Further enhancements with automatic checks

A stricter approach is to programmatically compare the generated log output to a baseline. Based on the comparison various actions can be taken, like generate reports or send emails with the differences or even break the build. If the generated log output is strictly contrasted to a standard, it might cause a lot of false positive alerts, because of the slight differences in the individual log outputs, like seemingly random events from background tasks or insignificant ordering issues of the events.

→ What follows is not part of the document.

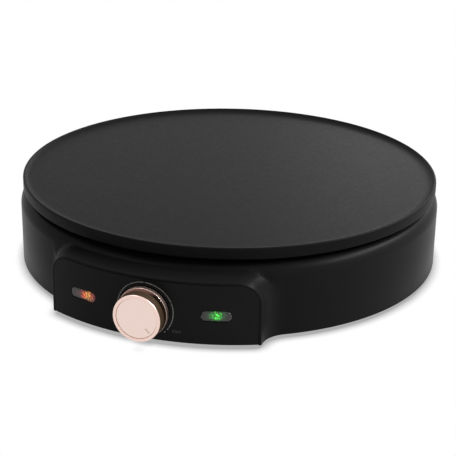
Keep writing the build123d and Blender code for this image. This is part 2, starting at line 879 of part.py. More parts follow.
# ---- Sensing bulb under the plate, joined to the thermostat by its capillary
capillary_radius = 0.75
bulb_radius = 2.5
bulb_length = 60.0
bulb_x = 52.0
bulb_start = -45.0
bulb_height = plate_bottom - bulb_radius - seat_gap
capillary_x = 16.0
capillary_height = 34.0
capillary_turn = -105.0


def here(x, y, z):
    """A point given from the plate's axis."""
    return (x, axis_y + y, z)


capillary_points = [
    here(capillary_x, -thermostat_back, capillary_height),
    here(capillary_x, capillary_turn, capillary_height),
    here(capillary_hole[0], capillary_hole[1], capillary_height),
    here(capillary_hole[0], capillary_hole[1], bulb_height),
    here(bulb_x, bulb_start, bulb_height),
]

capillary = tube(capillary_points, [10, 8, 8], capillary_radius)

with BuildPart() as capillary_bulb:
    add(capillary)
    with BuildSketch(facing(0, 0, -bulb_start)):
        with Locations((bulb_x, bulb_height)):
            Circle(bulb_radius)
    extrude(amount=-bulb_length)
capillary_bulb.part.label = "capillary_bulb"
export_step(capillary_bulb.part, "parts/capillary_bulb.step")

bulb_clip_width = 8.0
bulb_clip_tail = 14.0
bulb_clip_top_bend = 4.0
bulb_clip_low_bend = 3.2
clip_under = bulb_height - bulb_radius - 2 * seat_gap

with BuildPart() as bulb_clip:
    with BuildSketch(facing(0, 0, bulb_clip_width / 2 - bulb_clip_screw[1])):
        with BuildLine():
            Polyline(
                (bulb_x + bulb_clip_tail, clip_flat),
                (bulb_x + bulb_clip_top_bend, clip_flat),
                (bulb_x + bulb_clip_low_bend, clip_under),
                (bulb_x - bulb_radius, clip_under),
                (bulb_x - bulb_radius, clip_under - clip_thickness),
                (bulb_x + bulb_clip_low_bend + clip_thickness, clip_under - clip_thickness),
                (bulb_x + bulb_clip_top_bend + clip_thickness, clip_flat - clip_thickness),
                (bulb_x + bulb_clip_tail, clip_flat - clip_thickness),
                close=True,
            )
        make_face()
    extrude(amount=-bulb_clip_width)
    with BuildSketch(level(clip_flat)):
        with Locations(bulb_clip_screw):
            Circle(clip_screw_radius + screw_gap)
    extrude(amount=-2 * clip_thickness, mode=Mode.SUBTRACT)
bulb_clip.part.label = "bulb_clip"
export_step(bulb_clip.part, "parts/bulb_clip.step")

with BuildPart() as bulb_clip_screw_part:
    with BuildSketch(level(clip_head_top)):
        with Locations(bulb_clip_screw):
            Circle(clip_head_radius)
    extrude(amount=-clip_head_height)
    with BuildSketch(level(clip_head_top)):
        with Locations(bulb_clip_screw):
            Circle(clip_screw_radius - close_gap)
    extrude(amount=clip_screw_length)
bulb_clip_screw_part.part.label = "bulb_clip_screw"
export_step(bulb_clip_screw_part.part, "parts/bulb_clip_screw.step")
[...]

So for practical reasons there is some leniency that needs to be used when dealing with the automatic inspection of the logs, as well as careful planning on designing how and what aspects of the output should be compared. One way to do it might be to create a log norm in a convenient format, that describes the important parts that the tests should emit during the execution. At the end of the test suite, this norm is the baseline to compare the actual log output. It's also important to decide how the actual check should work. It raises many questions specific to the task at hand, like how to handle

when a test case logs more than the norm,
the accidental noise,
if the emitted log is a bit different, but contains the important information.

Another way might be to store the generated log reports for every build and provide comprehensive information about the change of the report over time, such as log size variation, or automatically generate diff reports that can be easily checked. This can be aided with the continuous integration and inspection infrastructure, that already keeps track many metrics of the software.

I think it's worth thinking about the more automated solutions, but generally the manual review is more feasible, as the requirements about the logs are usually not exactly specified. If a scenario has strong requirements about logging, it might be another option to turn the log checks into real tests, that has documentation value as well.